Après les cérémonies du baptême, la compagnie revint au palais du roi, où il y avait un grand festin pour les fées. On mit devant chacune d'elles un couvert magnifique, avec un étui d'or massif, où il y avait une cuiller, une fourchette, et un couteau de fin or, garni de diamants et de rubis. Mais comme chacun prenait sa place à table, on vit entrer une vieille fée qu'on n'avait point priée parce qu'il y avait plus de cinquante ans qu'elle n'était sortie d'une tour et qu'on la croyait morte, ou enchantée. Le roi lui fit donner un couvert, mais il n'y eut pas moyen de lui donner un étui d'or massif, comme aux autres, parce que l'on n'en avait fait faire que sept pour les sept fées. La vieille crut qu'on la méprisait, et grommela quelques menaces entre ses dents.

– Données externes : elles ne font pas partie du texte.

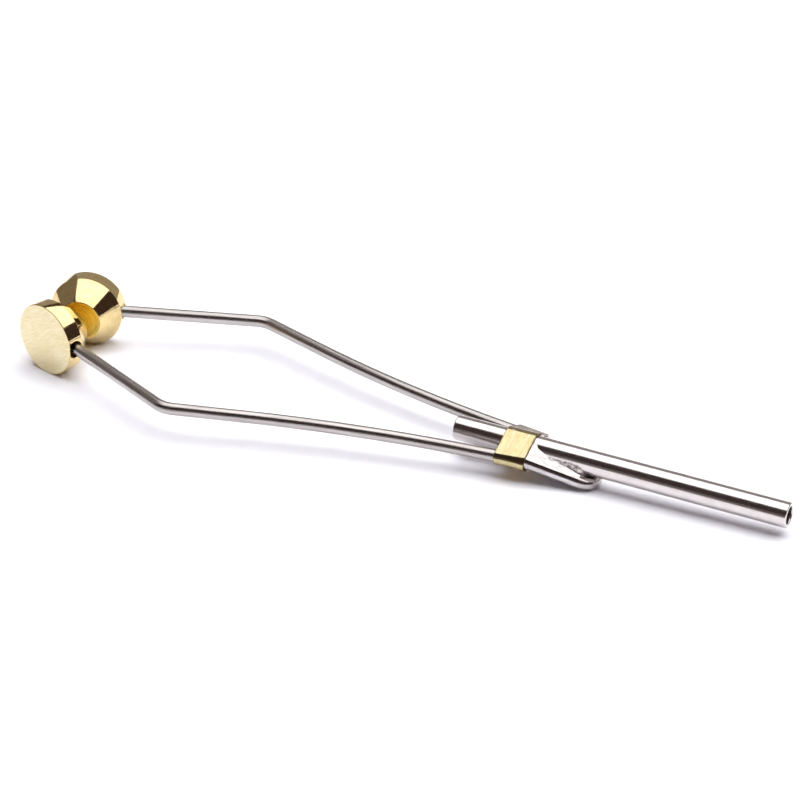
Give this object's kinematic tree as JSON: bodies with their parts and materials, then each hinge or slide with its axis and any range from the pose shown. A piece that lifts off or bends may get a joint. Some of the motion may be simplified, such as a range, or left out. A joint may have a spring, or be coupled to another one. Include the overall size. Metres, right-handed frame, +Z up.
{
  "type": "fly-tying bobbin holder",
  "caption": "Sprung wire holder for a spool of tying thread: brass cone feet grip the spool from both sides and a thin steel tube guides the thread.",
  "frame": {"origin": "on the table, under the middle of the part's length and between its arms", "axes": "+X from the knobs towards the tube's tip, +Y towards the left arm, +Z up from the table the part lies on"},
  "size_m": [0.1062, 0.0276, 0.0098],
  "materials": {
    "tube_steel": "polished stainless tube with bright rolled lips",
    "wire_steel": "bright drawn spring wire with faint draw lines",
    "knob_brass": "turned brass, satin outer face, polished rim and cone",
    "band_brass": "thin rolled brass strip, slightly dented and smeared with solder",
    "solder": "hand-laid tin solder, bright where it ran and grainy beneath"
  },
  "bodies": {
    "stem": {"thread_tube": "tube_steel", "clamp_band": "band_brass", "wire_hairpin": "wire_steel", "left_flexure": "wire_steel", "right_flexure": "wire_steel", "band_solder": "solder", "loop_solder": "solder"},
    "left_limb": {"left_arm": "wire_steel", "left_knob": "knob_brass"},
    "right_limb": {"right_arm": "wire_steel", "right_knob": "knob_brass"}
  },
  "joints": [
    {"name": "left_arm_spread", "type": "hinge", "parent": "stem", "child": "left_limb", "pos_m": [0.00648, 0.00469, 0.00317], "axis": [0, 0, -1], "range_deg": [0, 14], "stiffness_Nm_per_rad": 2.2, "deforming": ["left_flexure"]},
    {"name": "right_arm_spread", "type": "hinge", "parent": "stem", "child": "right_limb", "pos_m": [0.00648, -0.00469, 0.00317], "axis": [0, 0, 1], "range_deg": [0, 14], "stiffness_Nm_per_rad": 2.2, "deforming": ["right_flexure"]}
  ]
}
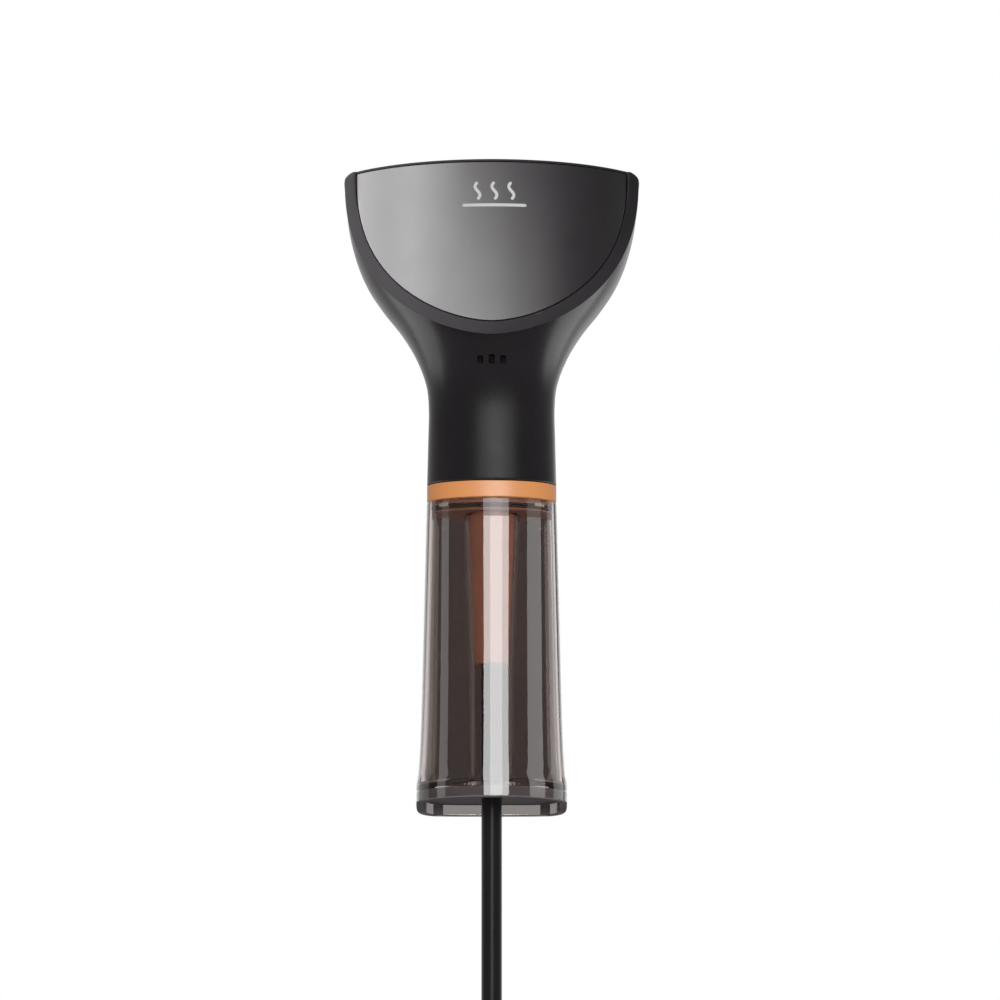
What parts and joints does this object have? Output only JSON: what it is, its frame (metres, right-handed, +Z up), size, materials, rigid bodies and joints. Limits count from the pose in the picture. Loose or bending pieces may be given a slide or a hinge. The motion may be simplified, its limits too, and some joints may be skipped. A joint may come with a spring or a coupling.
{
  "type": "garment steamer",
  "caption": "Hand-held garment steamer with a half-moon head, oval neck, push-on clear water tank, trigger, power button and a mains cord tied in a hank.",
  "frame": {"origin": "on the handle's long axis, at the narrowest part of the neck, where a hand holds it", "axes": "+Z up the handle to the head's flat top, +Y out of the steam plate, -Y the user's side with the glossy panel, +X across the head"},
  "size_m": [0.1092, 0.0721, 0.5816],
  "materials": {
    "satin_black": "satin",
    "gloss_black": "gloss",
    "orange_plastic": "satin",
    "orange_sleeve": "satin",
    "smoke_clear": "gloss",
    "black_rubber": "matte",
    "silicone": "matte",
    "plate_metal": "satin",
    "cast_aluminium": "matte",
    "steel": "brushed",
    "brass": "satin",
    "copper_winding": "satin",
    "circuit_board": "matte",
    "nylon": "matte",
    "mica": "matte",
    "light_guide": "gloss"
  },
  "bodies": {
    "root": {"main_housing": "satin_black", "neck_rear_cover": "satin_black", "head_rim": "satin_black", "front_panel": "gloss_black", "plate_bezel": "satin_black", "steam_plate": "plate_metal", "steam_chamber_block": "cast_aluminium", "chamber_gasket": "silicone", "heating_element": "steel", "element_terminal_left": "steel", "element_terminal_right": "steel", "thermostat": "brass", "thermal_fuse": "nylon", "chamber_inlet": "brass", "heat_shield": "mica", "pump_body": "nylon", "pump_coil": "copper_winding", "pump_mount_lower": "black_rubber", "pump_mount_upper": "black_rubber", "check_valve": "brass", "steam_feed_hose": "silicone", "control_board": "circuit_board", "indicator_light_guide": "light_guide", "mains_wire_left": "silicone", "mains_wire_right": "silicone", "heater_wire_left": "silicone", "heater_wire_right": "silicone", "trigger_microswitch": "black_rubber", "power_switch": "steel", "trigger_pin": "steel", "trigger_bracket": "nylon", "trigger_spring": "steel", "cover_screw_1": "steel", "cover_screw_2": "steel", "tank_ring": "orange_plastic", "tank_collar": "black_rubber", "tank_seal": "silicone", "cable_sleeve": "orange_sleeve", "pickup_hose": "silicone", "filter_weight": "steel", "mains_cord": "black_rubber", "cord_hank": "black_rubber", "cord_tie": "black_rubber", "plug_body": "black_rubber", "plug_pin_left": "steel", "plug_pin_right": "steel"},
    "tank": {"water_tank": "smoke_clear", "tank_tunnel": "smoke_clear"},
    "trigger": {"steam_trigger": "satin_black"},
    "button": {"power_button": "satin_black"}
  },
  "joints": [
    {"name": "tank_slide", "type": "slide", "parent": "root", "child": "tank", "axis": [0, 0, -1], "range_m": [0, 0.06]},
    {"name": "trigger_press", "type": "hinge", "parent": "root", "child": "trigger", "pos_m": [0, 0.0178, 0.029], "axis": [-1, 0, 0], "range_deg": [0, 8], "stiffness_Nm_per_rad": 0.4, "springref_deg": -2.86},
    {"name": "button_press", "type": "slide", "parent": "root", "child": "button", "axis": [0, -1, 0], "range_m": [0, 0.0015], "stiffness_N_per_m": 800, "springref_m": -0.0005}
  ]
}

Voilà une fée blessée, qui ne se remet pas d'un cycle de la vie qui va bientôt l'en exclure. Elle vieillit. La naissance de la fillette en est le signe. Sa féminité est blessée. Sa féminité en saigne continuellement : on ne se guérit pas de l'irrémédiable, le temps qui blesse, se ruinerait-on auprès des médecins et souffrirait-on beaucoup de leur fait, comme le dit le texte de l’Évangile quant à la femme. — Exclue, impure, selon la Loi, comme une mauvaise fée, une sorcière, son contact souille ce qu’elle touche. Mais, chose miraculeuse, le contact de Jésus, plus fort, purifie ce qu’il touche ! Jésus la guérira au prix de sa renonciation à sa blessure anonyme, renonciation qui renverse sa transgression, quant à l’impureté, en acte de foi. Elle l'a touché, il l'a su, sa guérison publiée la sort de l'anonymat de sa blessure. Mais on n'en est pas encore là.

Une des jeunes fées qui se trouva auprès d'elle l'entendit grommeler, et jugeant qu'elle pourrait donner quelque fâcheux don à la petite princesse, alla, dès qu'on fut sorti de table, se cacher derrière la tapisserie, afin de parler la dernière, et de pouvoir réparer autant qu'il lui serait possible le mal que la vieille aurait fait.
Cependant les fées commencèrent à faire leurs dons à la princesse. La plus jeune lui donna pour don qu'elle serait la plus belle du monde, celle d'après qu'elle aurait de l'esprit comme un ange, la troisième qu'elle aurait une grâce admirable à tout ce qu'elle ferait, la quatrième qu'elle danserait parfaitement bien, la cinquième qu'elle chanterait comme un rossignol, et la sixième qu'elle jouerait de toutes sortes d'instruments à la perfection. Le rang de la vieille fée étant venu, elle dit en branlant la tête, encore plus de dépit que de vieillesse, que la princesse se percerait la main d'un fuseau, et qu'elle en mourrait.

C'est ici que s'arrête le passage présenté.